Settling in Queens, the family rebuilt their lives, with Heinz, now ‘Henry’, finding employment again as an investment banker. Attempting to recover the belongings that they had placed in storage at Schenker in Vienna, Henry and Anny undertook extensive correspondence with the United States occupation forces in Germany, but to no avail. It later came to light that their possessions, including this Marieschi and portraits of Anny’s parents by Umberto Veruda, had been seized by the Nazi regime on 16 November 1940 from the Schenker storage depot and subsequently sold. Despite years of searching, all efforts to locate their possessions failed, with both Henry and Anny passing away without having ever seen their paintings again.

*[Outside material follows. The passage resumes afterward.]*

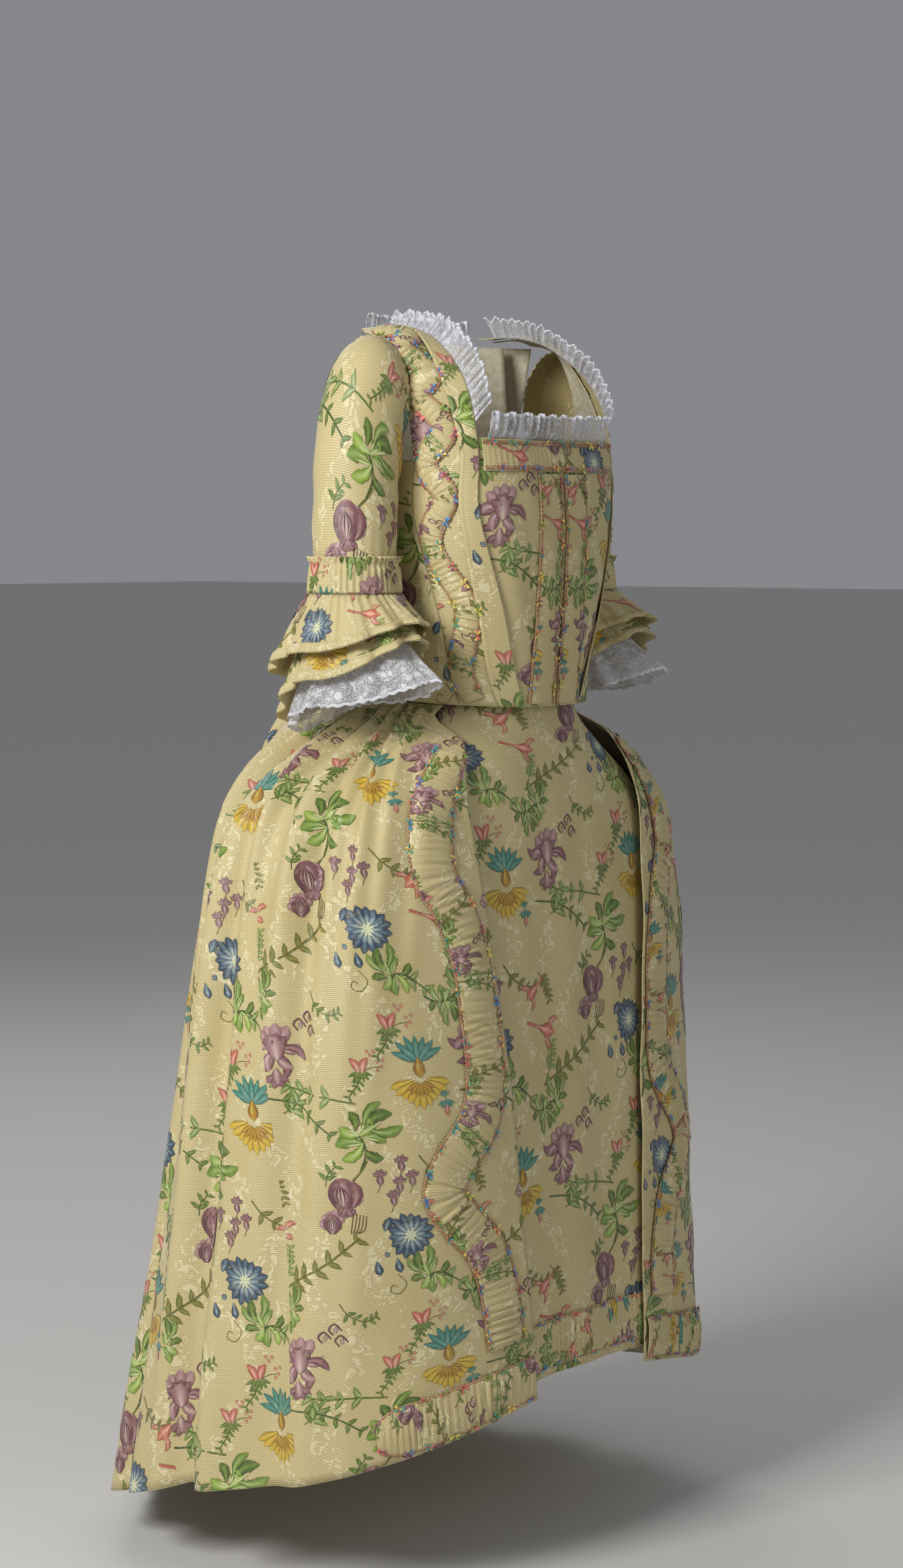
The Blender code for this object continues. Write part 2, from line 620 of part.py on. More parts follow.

Fortunately Heinrich had retained a professional photograph of the painting from the time he acquired it from Galerie Sanct Lucas. With this it was possible for his daughters to continue the search. Following the discovery of the painting nearly 15 years ago, and nearly 80 years after Henry and Anny Graf last saw the painting, a settlement between the heirs of the Graf family and the current possessors was reached in December 2016.
Prior to its being acquired by Galerie Sanct Lucas the painting had been in the ownership of a Parisian named ‘Moller’ or ‘Maller’ (see Provenance). A prior Parisian provenance is confirmed by the Sanct Lucas photograph in the Witt Library, London. Manzelli (see Literature) cites the painting as in the ‘Collezione Maller’ and gives a date of 1938 which, given the painting had been sold to Galerie Sanct Lucas by the end of 1937, is slightly out of date.
1. For the Canaletto see J.G. Links, A Supplement to W.G. Constable’s Canaletto, London 1998, pp. 29–30, no. 299(c), reproduced plate 235.
2. See for example the work sold London, Sotheby’s, 9 July 2014, lot 61.